*Direction*:
Write out only the span of lines that begins at the line with "# Weld bead: a" and ends at the line with "before = set(bpy.data.objects)". Keep both end lines, word for word.

* * * * * * * * *

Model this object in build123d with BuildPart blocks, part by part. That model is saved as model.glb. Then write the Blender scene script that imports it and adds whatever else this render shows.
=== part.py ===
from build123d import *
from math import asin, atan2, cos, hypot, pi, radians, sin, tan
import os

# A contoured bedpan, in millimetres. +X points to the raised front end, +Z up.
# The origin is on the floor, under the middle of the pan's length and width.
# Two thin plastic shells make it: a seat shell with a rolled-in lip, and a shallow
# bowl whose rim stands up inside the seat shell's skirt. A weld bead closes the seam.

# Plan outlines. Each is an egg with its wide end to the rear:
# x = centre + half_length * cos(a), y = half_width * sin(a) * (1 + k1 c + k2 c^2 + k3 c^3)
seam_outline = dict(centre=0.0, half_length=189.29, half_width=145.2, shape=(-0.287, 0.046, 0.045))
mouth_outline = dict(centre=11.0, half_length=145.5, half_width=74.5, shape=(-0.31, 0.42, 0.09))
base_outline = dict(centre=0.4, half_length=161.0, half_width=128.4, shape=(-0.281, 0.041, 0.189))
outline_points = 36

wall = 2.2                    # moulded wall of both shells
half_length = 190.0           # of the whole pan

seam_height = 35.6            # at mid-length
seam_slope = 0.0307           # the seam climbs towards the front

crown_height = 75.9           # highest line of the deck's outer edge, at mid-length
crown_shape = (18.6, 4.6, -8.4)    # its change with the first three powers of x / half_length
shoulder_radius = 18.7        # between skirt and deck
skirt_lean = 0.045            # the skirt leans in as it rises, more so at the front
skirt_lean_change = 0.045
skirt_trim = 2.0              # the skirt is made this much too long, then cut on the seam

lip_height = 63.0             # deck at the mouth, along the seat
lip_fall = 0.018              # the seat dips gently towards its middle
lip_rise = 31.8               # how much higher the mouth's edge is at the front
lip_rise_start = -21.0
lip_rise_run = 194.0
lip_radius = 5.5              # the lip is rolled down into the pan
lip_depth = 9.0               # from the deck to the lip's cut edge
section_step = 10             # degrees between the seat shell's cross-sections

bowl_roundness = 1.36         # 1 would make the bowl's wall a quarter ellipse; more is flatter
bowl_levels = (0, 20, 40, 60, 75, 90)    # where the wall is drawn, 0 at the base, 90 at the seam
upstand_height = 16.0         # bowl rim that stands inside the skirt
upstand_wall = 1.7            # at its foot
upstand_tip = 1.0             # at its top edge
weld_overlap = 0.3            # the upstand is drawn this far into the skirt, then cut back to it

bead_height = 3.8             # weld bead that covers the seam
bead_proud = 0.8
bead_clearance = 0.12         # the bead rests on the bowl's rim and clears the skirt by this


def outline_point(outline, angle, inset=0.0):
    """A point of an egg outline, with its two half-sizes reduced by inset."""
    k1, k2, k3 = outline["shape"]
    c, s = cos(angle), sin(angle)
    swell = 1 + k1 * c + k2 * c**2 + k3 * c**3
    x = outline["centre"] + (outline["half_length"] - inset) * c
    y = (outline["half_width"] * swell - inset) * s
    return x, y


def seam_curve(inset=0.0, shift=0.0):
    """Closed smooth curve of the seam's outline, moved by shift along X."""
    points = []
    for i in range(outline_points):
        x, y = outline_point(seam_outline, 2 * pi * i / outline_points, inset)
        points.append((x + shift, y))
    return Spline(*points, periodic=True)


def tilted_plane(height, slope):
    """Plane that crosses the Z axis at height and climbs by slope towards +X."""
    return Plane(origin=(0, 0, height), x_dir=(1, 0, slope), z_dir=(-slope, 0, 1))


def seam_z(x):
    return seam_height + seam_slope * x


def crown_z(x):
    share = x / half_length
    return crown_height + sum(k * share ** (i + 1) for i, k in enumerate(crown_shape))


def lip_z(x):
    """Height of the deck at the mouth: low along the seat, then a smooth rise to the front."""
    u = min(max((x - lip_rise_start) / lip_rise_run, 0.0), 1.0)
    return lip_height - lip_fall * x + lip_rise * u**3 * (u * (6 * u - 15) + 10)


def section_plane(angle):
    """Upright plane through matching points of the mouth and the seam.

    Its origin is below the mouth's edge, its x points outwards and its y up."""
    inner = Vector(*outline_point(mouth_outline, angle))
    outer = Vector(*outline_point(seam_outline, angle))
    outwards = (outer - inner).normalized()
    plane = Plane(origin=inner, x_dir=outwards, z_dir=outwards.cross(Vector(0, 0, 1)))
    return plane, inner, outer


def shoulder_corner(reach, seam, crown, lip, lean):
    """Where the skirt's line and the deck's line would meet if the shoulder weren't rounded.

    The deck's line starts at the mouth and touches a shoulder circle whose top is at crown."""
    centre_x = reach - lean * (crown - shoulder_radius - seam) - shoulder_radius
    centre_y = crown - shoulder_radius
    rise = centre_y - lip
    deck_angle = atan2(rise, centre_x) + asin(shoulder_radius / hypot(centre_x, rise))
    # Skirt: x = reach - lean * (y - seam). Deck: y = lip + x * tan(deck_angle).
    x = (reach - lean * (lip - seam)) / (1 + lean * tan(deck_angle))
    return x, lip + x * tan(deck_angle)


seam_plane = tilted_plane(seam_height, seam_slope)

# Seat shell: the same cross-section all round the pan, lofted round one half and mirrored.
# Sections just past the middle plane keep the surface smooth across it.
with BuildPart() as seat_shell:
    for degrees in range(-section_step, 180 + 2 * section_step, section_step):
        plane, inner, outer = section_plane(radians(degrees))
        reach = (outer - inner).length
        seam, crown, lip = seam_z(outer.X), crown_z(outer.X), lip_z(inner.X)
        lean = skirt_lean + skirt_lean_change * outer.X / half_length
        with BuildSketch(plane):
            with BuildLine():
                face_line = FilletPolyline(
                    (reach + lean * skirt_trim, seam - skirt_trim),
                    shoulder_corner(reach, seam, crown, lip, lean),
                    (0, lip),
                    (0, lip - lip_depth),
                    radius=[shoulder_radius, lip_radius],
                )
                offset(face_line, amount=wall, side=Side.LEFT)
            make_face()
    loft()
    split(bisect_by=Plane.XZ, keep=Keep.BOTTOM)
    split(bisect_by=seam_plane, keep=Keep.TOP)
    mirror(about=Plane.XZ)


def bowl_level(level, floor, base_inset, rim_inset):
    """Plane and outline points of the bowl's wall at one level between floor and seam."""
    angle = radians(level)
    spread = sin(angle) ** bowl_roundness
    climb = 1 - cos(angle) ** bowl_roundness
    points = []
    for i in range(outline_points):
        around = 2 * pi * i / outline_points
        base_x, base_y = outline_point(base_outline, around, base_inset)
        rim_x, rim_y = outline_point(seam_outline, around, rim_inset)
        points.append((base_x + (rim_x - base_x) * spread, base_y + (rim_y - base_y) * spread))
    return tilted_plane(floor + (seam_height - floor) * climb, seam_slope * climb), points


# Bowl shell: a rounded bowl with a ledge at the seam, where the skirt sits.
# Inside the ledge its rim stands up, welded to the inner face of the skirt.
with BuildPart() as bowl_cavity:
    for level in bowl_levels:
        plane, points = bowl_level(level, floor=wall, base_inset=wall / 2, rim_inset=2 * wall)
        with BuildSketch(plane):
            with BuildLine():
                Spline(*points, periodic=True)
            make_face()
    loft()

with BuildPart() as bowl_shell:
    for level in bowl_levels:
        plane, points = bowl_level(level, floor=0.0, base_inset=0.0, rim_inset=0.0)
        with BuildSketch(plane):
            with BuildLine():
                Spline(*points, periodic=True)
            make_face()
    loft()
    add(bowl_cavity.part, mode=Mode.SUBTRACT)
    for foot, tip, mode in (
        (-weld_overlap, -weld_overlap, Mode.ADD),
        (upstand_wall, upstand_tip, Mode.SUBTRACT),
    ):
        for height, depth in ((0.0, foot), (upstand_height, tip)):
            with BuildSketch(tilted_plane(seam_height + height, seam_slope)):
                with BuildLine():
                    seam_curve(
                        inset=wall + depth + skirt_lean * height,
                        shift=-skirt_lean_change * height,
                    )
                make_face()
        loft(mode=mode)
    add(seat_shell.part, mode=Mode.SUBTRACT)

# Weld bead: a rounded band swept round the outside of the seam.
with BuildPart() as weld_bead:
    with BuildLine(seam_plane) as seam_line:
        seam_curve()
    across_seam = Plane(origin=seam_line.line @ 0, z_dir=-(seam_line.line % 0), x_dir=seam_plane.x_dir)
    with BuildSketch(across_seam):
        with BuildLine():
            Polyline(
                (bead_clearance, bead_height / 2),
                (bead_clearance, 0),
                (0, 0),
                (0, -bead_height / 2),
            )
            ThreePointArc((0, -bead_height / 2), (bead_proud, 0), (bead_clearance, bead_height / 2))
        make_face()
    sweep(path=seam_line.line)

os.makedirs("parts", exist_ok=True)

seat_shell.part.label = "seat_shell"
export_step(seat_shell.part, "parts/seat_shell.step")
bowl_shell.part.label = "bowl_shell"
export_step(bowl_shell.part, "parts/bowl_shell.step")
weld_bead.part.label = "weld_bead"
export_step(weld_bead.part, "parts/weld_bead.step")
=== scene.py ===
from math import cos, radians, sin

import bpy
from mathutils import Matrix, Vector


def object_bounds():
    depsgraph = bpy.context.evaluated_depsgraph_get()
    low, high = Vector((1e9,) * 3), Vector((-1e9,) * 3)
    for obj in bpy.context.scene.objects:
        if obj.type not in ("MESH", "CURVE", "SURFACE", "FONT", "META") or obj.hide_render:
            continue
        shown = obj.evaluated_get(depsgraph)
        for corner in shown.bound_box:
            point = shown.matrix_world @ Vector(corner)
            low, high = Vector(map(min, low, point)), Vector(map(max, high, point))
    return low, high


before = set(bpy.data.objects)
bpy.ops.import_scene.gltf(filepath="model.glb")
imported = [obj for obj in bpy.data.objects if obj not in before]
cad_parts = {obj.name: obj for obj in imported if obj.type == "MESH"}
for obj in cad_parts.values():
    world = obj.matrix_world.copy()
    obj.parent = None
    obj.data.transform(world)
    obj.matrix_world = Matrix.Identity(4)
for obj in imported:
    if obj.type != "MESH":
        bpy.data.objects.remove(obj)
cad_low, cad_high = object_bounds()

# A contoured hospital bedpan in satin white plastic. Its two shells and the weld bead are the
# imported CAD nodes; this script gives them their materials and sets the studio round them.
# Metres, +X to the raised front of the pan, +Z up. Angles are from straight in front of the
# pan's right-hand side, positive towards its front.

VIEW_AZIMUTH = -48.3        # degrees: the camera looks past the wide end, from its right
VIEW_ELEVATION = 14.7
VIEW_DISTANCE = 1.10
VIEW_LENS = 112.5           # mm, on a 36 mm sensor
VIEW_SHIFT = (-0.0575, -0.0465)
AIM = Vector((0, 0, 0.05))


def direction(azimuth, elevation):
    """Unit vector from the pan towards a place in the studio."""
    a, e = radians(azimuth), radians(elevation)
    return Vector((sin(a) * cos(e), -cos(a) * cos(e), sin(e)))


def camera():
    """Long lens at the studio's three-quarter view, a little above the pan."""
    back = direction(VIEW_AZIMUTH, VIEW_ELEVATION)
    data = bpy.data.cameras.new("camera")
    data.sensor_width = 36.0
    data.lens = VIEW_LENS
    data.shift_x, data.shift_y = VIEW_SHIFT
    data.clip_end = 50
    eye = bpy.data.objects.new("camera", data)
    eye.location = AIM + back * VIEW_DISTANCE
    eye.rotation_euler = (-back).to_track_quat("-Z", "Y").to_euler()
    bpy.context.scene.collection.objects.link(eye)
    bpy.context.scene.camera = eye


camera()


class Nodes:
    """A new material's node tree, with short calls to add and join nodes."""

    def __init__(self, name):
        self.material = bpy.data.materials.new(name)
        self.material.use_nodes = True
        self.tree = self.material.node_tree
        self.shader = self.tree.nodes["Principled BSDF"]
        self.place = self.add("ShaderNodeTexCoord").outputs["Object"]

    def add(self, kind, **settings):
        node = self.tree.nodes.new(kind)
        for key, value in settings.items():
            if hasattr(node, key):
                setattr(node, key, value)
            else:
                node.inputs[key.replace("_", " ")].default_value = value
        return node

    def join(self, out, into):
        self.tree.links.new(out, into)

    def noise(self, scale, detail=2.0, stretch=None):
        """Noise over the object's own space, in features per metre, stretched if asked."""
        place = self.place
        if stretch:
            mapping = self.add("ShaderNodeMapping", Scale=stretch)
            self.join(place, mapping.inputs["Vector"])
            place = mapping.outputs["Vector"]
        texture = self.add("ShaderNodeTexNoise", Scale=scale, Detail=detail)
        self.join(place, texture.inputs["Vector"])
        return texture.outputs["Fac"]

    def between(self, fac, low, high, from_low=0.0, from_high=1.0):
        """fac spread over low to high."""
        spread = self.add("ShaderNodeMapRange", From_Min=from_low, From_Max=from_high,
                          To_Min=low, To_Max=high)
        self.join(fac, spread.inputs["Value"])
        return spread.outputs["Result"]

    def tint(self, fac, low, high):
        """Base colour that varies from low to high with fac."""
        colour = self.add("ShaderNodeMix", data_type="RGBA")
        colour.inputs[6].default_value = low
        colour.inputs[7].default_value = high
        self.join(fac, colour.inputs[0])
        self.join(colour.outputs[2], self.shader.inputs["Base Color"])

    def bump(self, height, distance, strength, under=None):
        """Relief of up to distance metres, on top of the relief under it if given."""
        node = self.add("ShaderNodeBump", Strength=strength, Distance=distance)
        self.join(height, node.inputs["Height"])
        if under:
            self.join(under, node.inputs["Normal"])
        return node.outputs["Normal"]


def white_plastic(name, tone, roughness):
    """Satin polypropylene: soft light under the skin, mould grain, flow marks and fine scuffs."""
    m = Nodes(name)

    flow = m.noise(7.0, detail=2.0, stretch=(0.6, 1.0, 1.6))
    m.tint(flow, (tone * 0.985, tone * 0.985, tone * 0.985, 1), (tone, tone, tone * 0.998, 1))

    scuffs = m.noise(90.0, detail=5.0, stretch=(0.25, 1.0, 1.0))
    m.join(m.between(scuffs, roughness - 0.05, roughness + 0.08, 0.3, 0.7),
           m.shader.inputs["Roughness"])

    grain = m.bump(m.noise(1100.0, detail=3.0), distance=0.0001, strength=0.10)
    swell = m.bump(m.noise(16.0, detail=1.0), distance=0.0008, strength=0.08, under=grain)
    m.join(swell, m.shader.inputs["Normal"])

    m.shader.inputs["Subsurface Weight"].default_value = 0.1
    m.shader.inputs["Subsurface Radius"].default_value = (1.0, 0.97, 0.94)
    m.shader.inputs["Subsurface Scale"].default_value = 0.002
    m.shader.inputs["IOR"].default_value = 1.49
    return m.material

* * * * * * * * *

*Correct output*:
# Weld bead: a rounded band swept round the outside of the seam.
with BuildPart() as weld_bead:
    with BuildLine(seam_plane) as seam_line:
        seam_curve()
    across_seam = Plane(origin=seam_line.line @ 0, z_dir=-(seam_line.line % 0), x_dir=seam_plane.x_dir)
    with BuildSketch(across_seam):
        with BuildLine():
            Polyline(
                (bead_clearance, bead_height / 2),
                (bead_clearance, 0),
                (0, 0),
                (0, -bead_height / 2),
            )
            ThreePointArc((0, -bead_height / 2), (bead_proud, 0), (bead_clearance, bead_height / 2))
        make_face()
    sweep(path=seam_line.line)

os.makedirs("parts", exist_ok=True)

seat_shell.part.label = "seat_shell"
export_step(seat_shell.part, "parts/seat_shell.step")
bowl_shell.part.label = "bowl_shell"
export_step(bowl_shell.part, "parts/bowl_shell.step")
weld_bead.part.label = "weld_bead"
export_step(weld_bead.part, "parts/weld_bead.step")
=== scene.py ===
from math import cos, radians, sin

import bpy
from mathutils import Matrix, Vector


def object_bounds():
    depsgraph = bpy.context.evaluated_depsgraph_get()
    low, high = Vector((1e9,) * 3), Vector((-1e9,) * 3)
    for obj in bpy.context.scene.objects:
        if obj.type not in ("MESH", "CURVE", "SURFACE", "FONT", "META") or obj.hide_render:
            continue
        shown = obj.evaluated_get(depsgraph)
        for corner in shown.bound_box:
            point = shown.matrix_world @ Vector(corner)
            low, high = Vector(map(min, low, point)), Vector(map(max, high, point))
    return low, high


before = set(bpy.data.objects)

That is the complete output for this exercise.